WASHINGTON TOWNSHIP, N.J. (AP) — A New Jersey man who wants to run for Congress next year has sued the state over its requirement that candidates sign a nominating petition including the affirmation “so help me God.” James Tosone, 70, plans to run for Congress in 2024 as a Libertarian. But as a nontheist, he said he cannot sign part of the petition required for candidates who run for office in New Jersey.
The Bergen County resident filed a lawsuit on Nov. 3 in federal court against Secretary of State Tahesha Way, who also is the state’s lieutenant governor. It seeks an injunction preventing the state from requiring candidates to sign a petition including the religious oath.
“It’s an egregious violation of freedom of conscience, as well as our Constitution — to compel nontheists to take a religious oath,” said Annie Laurie Gaylor, the co-president of the Freedom From Religion Foundation, a Wisconsin-based nonprofit that promotes separation of church and state. “This legal challenge seeks to put an end to this discriminatory and anachronistic practice.”
Tosone, who refuses to sign the document, claimed the requirement is preventing him from running for office.
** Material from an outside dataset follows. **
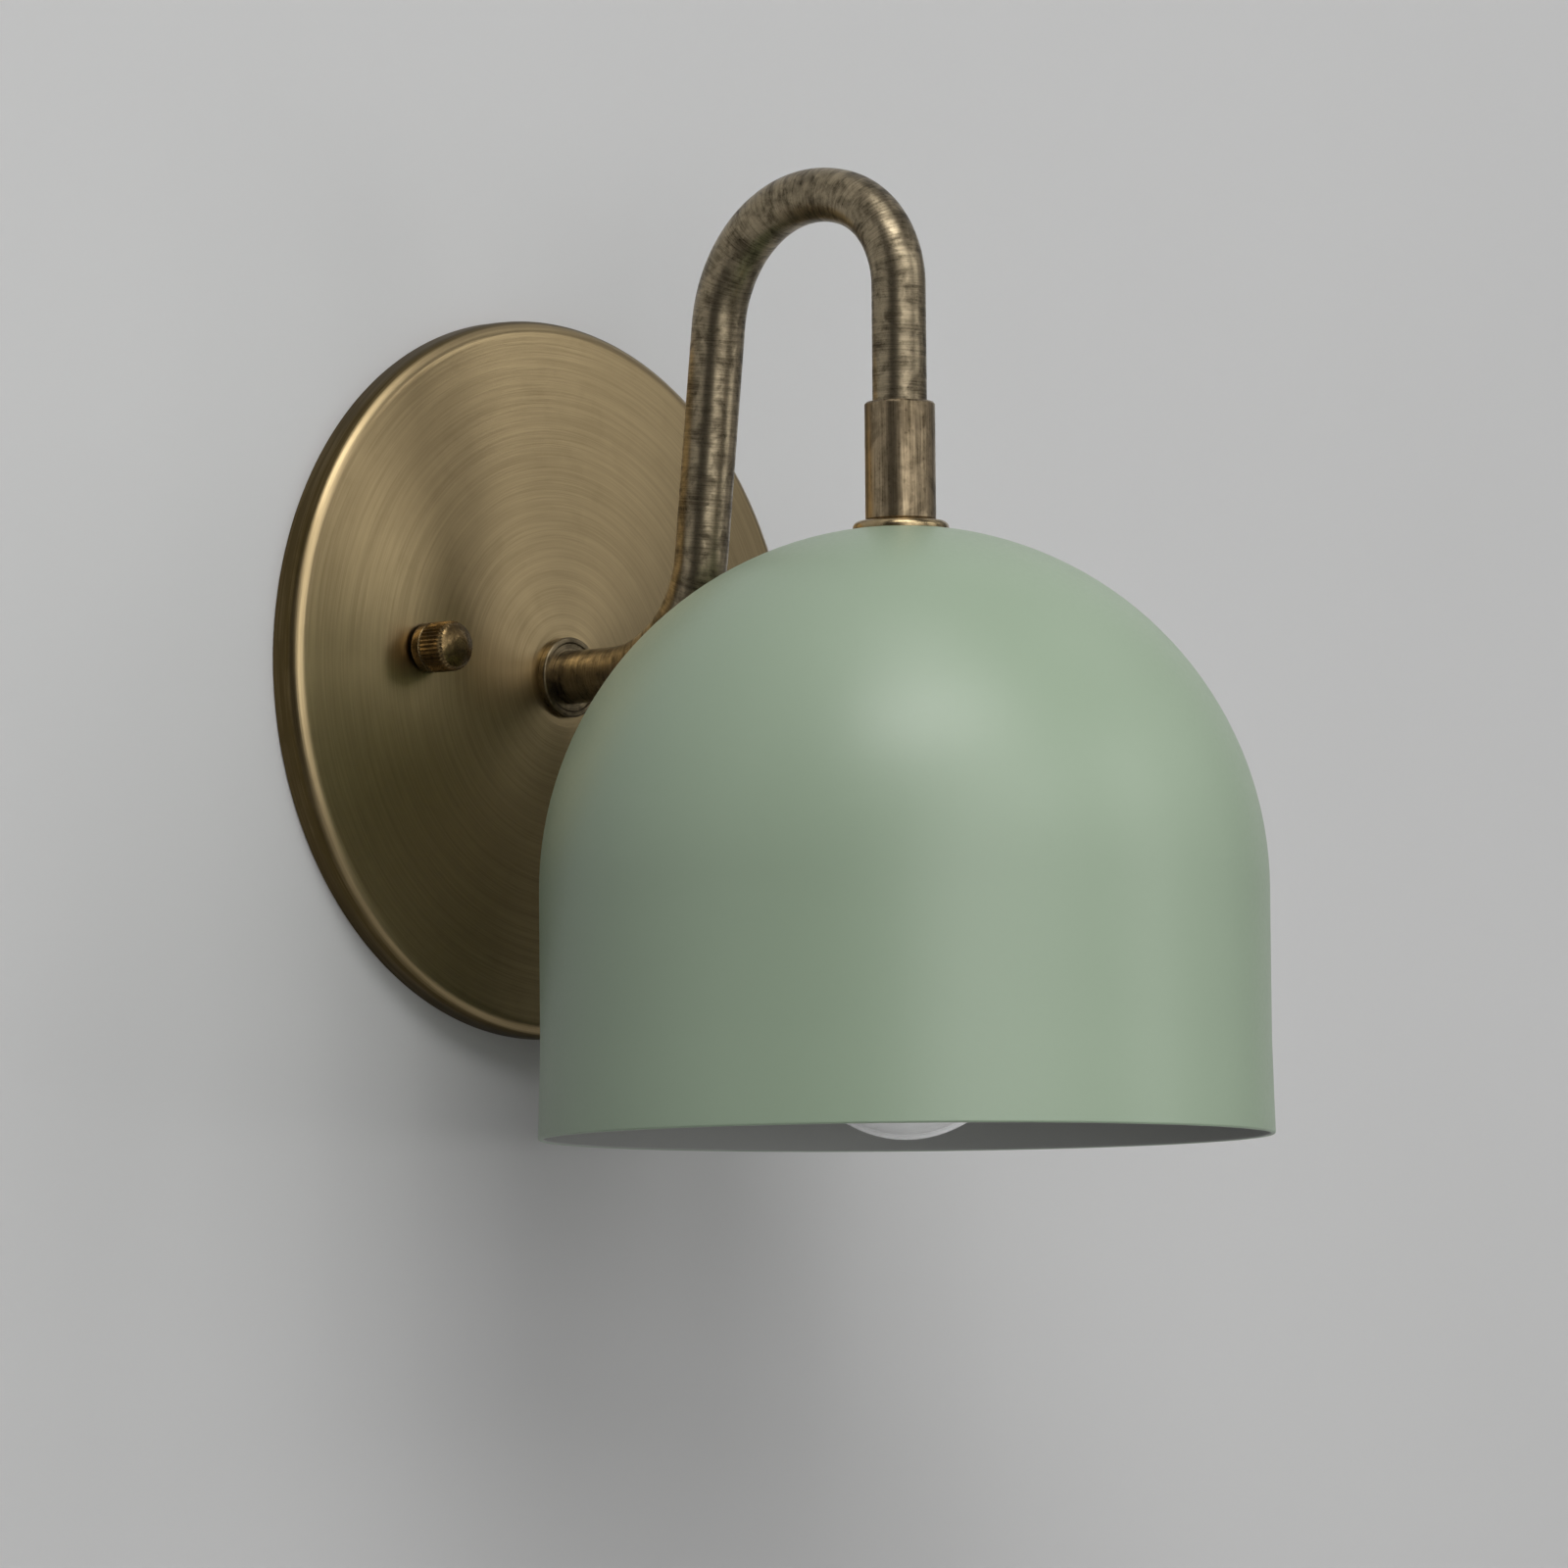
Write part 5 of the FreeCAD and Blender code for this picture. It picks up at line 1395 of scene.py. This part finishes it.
@dataclass
class Studio:
    """Wall, floor, soft light and camera."""

    azimuth: float = -46.98
    pitch: float = 4.13
    roll: float = -0.51
    focal_px: float = 10994.0
    distance: float = 2.0
    target: tuple[float, float, float] = (0.0366, -0.03, -0.0191)
    floor_z: float = -1.1
    lamp_distance: float = 2.2
    box_size: float = 0.85
    dim_level: float = 0.03
    backdrop_level: float = 0.75

    def camera(self) -> None:
        """Camera at the photograph's viewing angle, for a frame of 1600 by 1600."""
        data = bpy.data.cameras.new("camera")
        obj = bpy.data.objects.new("camera", data)
        bpy.context.collection.objects.link(obj)
        data.sensor_width = 36.0
        data.lens = self.focal_px / 1600 * data.sensor_width
        data.clip_end = 50
        turn, pitch, roll = (math.radians(a) for a in (self.azimuth, self.pitch, self.roll))
        level = Vector((math.cos(turn), math.sin(turn), 0))
        ahead = Vector((-math.sin(turn) * math.cos(pitch), math.cos(turn) * math.cos(pitch), math.sin(pitch)))
        plumb = level.cross(ahead)
        right = level * math.cos(roll) + plumb * math.sin(roll)
        above = plumb * math.cos(roll) - level * math.sin(roll)
        spot = Vector(self.target) - ahead * self.distance
        grid = Matrix((right, above, -ahead)).transposed().to_4x4()
        obj.matrix_world = Matrix.Translation(spot) @ grid
        bpy.context.scene.camera = obj

    def soft_box(self, azimuth: float, elevation: float, watts: float) -> None:
        """Square lamp that looks at the lamp's middle from a bearing, in degrees."""
        middle = Vector((0.0, -0.08, -0.02))
        turn, lift = math.radians(azimuth), math.radians(elevation)
        bearing = Vector((math.sin(turn) * math.cos(lift), -math.cos(turn) * math.cos(lift), math.sin(lift)))
        data = bpy.data.lights.new(f"soft_box_{azimuth}_{elevation}", "AREA")
        data.shape = "SQUARE"
        data.size, data.energy = self.box_size, watts
        obj = bpy.data.objects.new(data.name, data)
        bpy.context.collection.objects.link(obj)
        obj.location = middle + bearing * self.lamp_distance
        obj.rotation_euler = (middle - obj.location).to_track_quat("-Z", "Y").to_euler()

    def lamps(self) -> None:
        """Dome of soft boxes on the room's side, and one behind the wall for the hollow of the plate."""
        for elevation, ring in SOFT_BOXES.items():
            for azimuth, watts in ring.items():
                self.soft_box(azimuth, elevation, watts)
        self.soft_box(*REAR_BOX)

    def world(self) -> None:
        """Dim even surroundings, which the camera and clear glass see as a pale backdrop."""
        world = bpy.data.worlds.new("surroundings")
        bpy.context.scene.world = world
        world.use_nodes = True
        tree = Tree(world.node_tree)
        back = world.node_tree.nodes["Background"]
        back.inputs[0].default_value = rgba((1.0, 1.0, 1.0))
        path = tree.add("LightPath").outputs
        seen = tree.math("MAXIMUM", path["Is Camera Ray"], path["Is Transmission Ray"])
        shown = tree.times(seen, self.backdrop_level - self.dim_level)
        tree.feed(back.inputs[1], tree.plus(shown, self.dim_level))

    def backdrop(self) -> None:
        """Pale floor, and a wall that is open behind the back plate and clear from behind."""
        select_none()
        bpy.ops.mesh.primitive_plane_add(size=12, location=(0, -6, self.floor_z))
        floor = named("floor")
        floor.data.materials.append(self.plain("floor_paint", FLOOR_TONE, FLOOR_TONE, glow=0.8))
        select_none()
        bpy.ops.mesh.primitive_circle_add(vertices=128, radius=0.065, location=(0, 0, 0), rotation=(math.pi / 2, 0, 0))
        wall = settle(named("wall"))
        edit(wall)
        bpy.ops.mesh.extrude_region_move()
        bpy.ops.transform.resize(value=(50, 1, 50), center_override=(0, 0, 0))
        close_mesh()
        if sum(face.normal.y for face in wall.data.polygons) > 0:
            wall.data.flip_normals()
        wall.data.materials.append(self.plain("wall_paint", WALL_BOUNCE, WALL_TONE))

    def plain(self, name: str, colour: Colour, shown: Colour, glow: float = 0.0) -> Material:
        """Matt stage paint, which the camera sees through from its back.

        Args:
            name: Name of the material.
            colour: How it colours the light that it throws on the lamp.
            shown: How the camera, glass and mirroring metal see it.
            glow: Share of its colour that the camera sees even where little light falls.

        Returns:
            The material.
        """
        made, tree = blank_material(name)
        path = tree.add("LightPath").outputs
        camera = path["Is Camera Ray"]
        seen = tree.math("MAXIMUM", camera, tree.math("MAXIMUM", path["Is Glossy Ray"], path["Is Transmission Ray"]))
        place = tree.add("TexCoord").outputs["Object"]
        bare = tree.blend(seen, rgba(colour), rgba(shown))
        tone = tree.blend(tree.times(tree.noise(place, 6.0, 4.0, 0.55), 0.06), bare, rgba((0.0, 0.0, 0.0)))
        shader = tree.add("BsdfDiffuse", {"Color": tone}).outputs[0]
        if glow:
            light = tree.add("Emission", {"Color": tone, "Strength": tree.times(camera, glow)}).outputs[0]
            shader = tree.add("AddShader", {0: shader, 1: light}).outputs[0]
        back = tree.times(tree.add("NewGeometry").outputs["Backfacing"], camera)
        clear = tree.add("BsdfTransparent").outputs[0]
        tree.surface(tree.add("MixShader", {0: back, 1: shader, 2: clear}).outputs[0])
        return made

    def build(self) -> None:
        """Everything round the lamp."""
        self.world()
        self.backdrop()
        self.lamps()
        self.camera()
        bpy.context.scene.view_settings.view_transform = "Standard"


def main() -> None:
    """Build the studio and the lamp, sub-assembly by sub-assembly."""
    logging.basicConfig(level=logging.INFO, format="%(name)s: %(message)s")
    select_none()
    for assembly in (Studio(), WallSide(), Arm(), Shade(), LampHolder(), Bulb(), Wiring()):
        LOG.info("building %s", type(assembly).__name__)
        assembly.build()
    select_none()


if __name__ == "__main__":
    main()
Tosone said he contacted the state Division of Elections about the requirement and was told in November 2021 that the oath is required by state law.
The lawsuit claims Way has the authority to amend the petition form to enable nonbelievers to run for office and assert the truthfulness of their submitted information without having to “violate their conscience.”
The New Jersey Attorney General’s Office declined comment.